I have an increasing number of friends who keep sheep and, therefore, they have lots of fleeces around at this time of year. This means that, because of my interest in things woolly, I get plenty of offers of fleece. In general, I turn them down because my real loves are knitting and crochet (and a bit of felt-making on the side) and I really don’t want to have to go through all the rigmarole to get to yarn (or wool tops for the felt). However, when one of my Twitter friends said that she wanted to have a go at making felted fleece rugs from her collection of fleeces, I asked if I could join in (just in case I loved the activity and would have found a reason to accept all those fleecy offers).

So, last Sunday, another friend and I trundled down to Carmarthenshire, and rolled up our sleeves, to get felting.

The idea is to use a whole fleece and felt the underside of it (using wool from a different sheep) whilst keeping the top unfelted. You do this (according to the instructions we were following) by working on a mesh, so that what will be the top of the final rug hangs down through the gaps and doesn’t get involved in the felting process.

You start my making lots of fluff from a tatty fleece, pulling it gently apart and separating the fibres, then you spread these out over the underside of the fleece. First in one direction, then in the other. After that, it’s simply a case of using soap and water to work the wool into felt. I say ‘simply’, but it’s actually really hard work to persuade raw (although washed) wool, in large quantities, to become felt. We made some progress with three of us working together, but we didn’t complete the rug.
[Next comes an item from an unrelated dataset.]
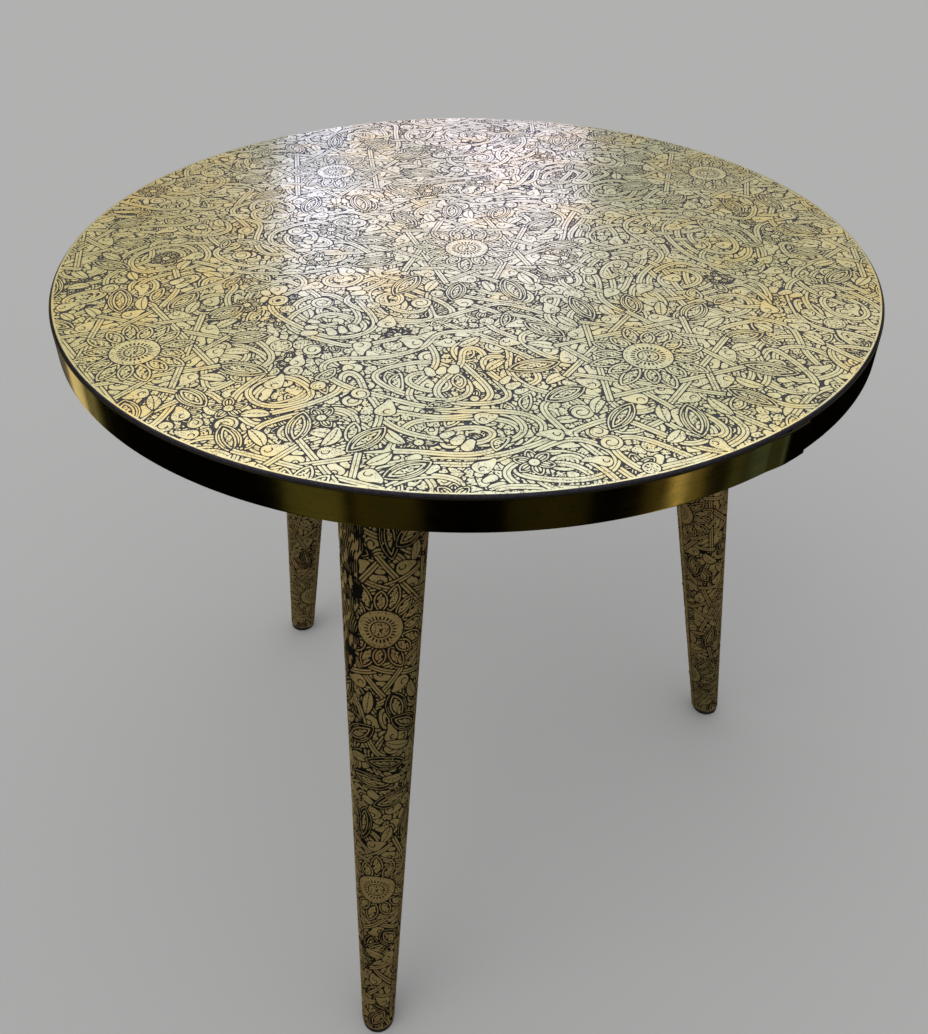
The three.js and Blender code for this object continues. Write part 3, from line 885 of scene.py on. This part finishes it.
def feet(material):
    """A hard rubber glide under each leg, with a hollow for its nail."""
    top = LEG_CUT - GAP
    head, depth = GLIDE_RECESS
    corners = [(GLIDE_BORE, depth), (head, depth), (head, 0), (GLIDE_RADIUS, 0), (GLIDE_RADIUS, top),
               (GLIDE_BORE, top), (GLIDE_BORE, depth)]
    profile = rounded(corners, radius=1.2, steps=5)
    centre = LEG_AT_FLOOR - LEG_CUT / 2 * tan(SPLAY)
    for side, azimuth in LEGS.items():
        place = Matrix.Rotation(azimuth, 4, "Z") @ Matrix.Translation((centre, 0, 0))
        turned_piece(f"foot_{side}", profile, 56, place, "foot_rubber", material, f"foot_glide_{side}")


def pins(material):
    """Small domed pins under the band's folded edge and down the seam of each leg."""
    bend = np.linspace(0.02, pi / 2, 7)
    dome = [(PIN_HEAD * sin(a), -PIN_DOME * cos(a)) for a in bend]
    shank = [(PIN_HEAD - 0.05, 0.06), (PIN_SHANK, 0.1), (PIN_SHANK, PIN_LENGTH - 1.2), (0.02, PIN_LENGTH)]

    def pin(kind, name, place):
        turned_piece(f"{kind}_pin_head_{name}", [*dome, *shank], 24, place, "pin_brass", material,
                     f"{kind}_pin_{name}")

    for k in range(BAND_PINS):
        angle = BAND_SEAM + pi / BAND_PINS + tau * (k + 1) / BAND_PINS
        spot = stepped((0, 0), BAND_RADIUS - BAND_PIN_INSET, angle)
        pin("band", k + 1, Matrix.Translation((*spot, UNDERSIDE - GAP)))
    inward = Matrix.Rotation(pi / 2, 4, "Y")
    for side, azimuth in LEGS.items():
        for k, share in enumerate(SEAM_PIN_SHARES):
            along = LEG_LENGTH * share
            seat = -(leg_radius(along) + SLEEVE_LIFT + GAP)
            place = leg_matrix(azimuth) @ Matrix.Translation((seat, 0, along)) @ inward
            pin("seam", f"{side}_{k + 1}", place)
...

It was an interesting experiment and, despite not ending up with a finished rug, we learned a lot:

  • It turned out that the gaps in the mesh of the fence panel we were working on were a bit too big – not providing enough support to felt successfully without moving the fleece around periodically.
  • The panel was a bit too bouncy as well, so a bit more support would have been helpful.
  • Our instructions suggested using washing-up liquid as the soap, but it’s harsh on the hands after a whole day and I would use olive oil soap in future, as I do for other felting.
  • There was no mention of covering the work with net (as I usually do when felting) to stop the fibres lifting up. It’s absence made the work much more difficult and I would employ a net cover next time.
  • The process could have been speeded up by using a rolled bamboo mat as a sort of rolling pin to give extra friction a bit later in the process.
  • A whole fleece was a rather ambitious first project – it would have been better to make some mats to begin with.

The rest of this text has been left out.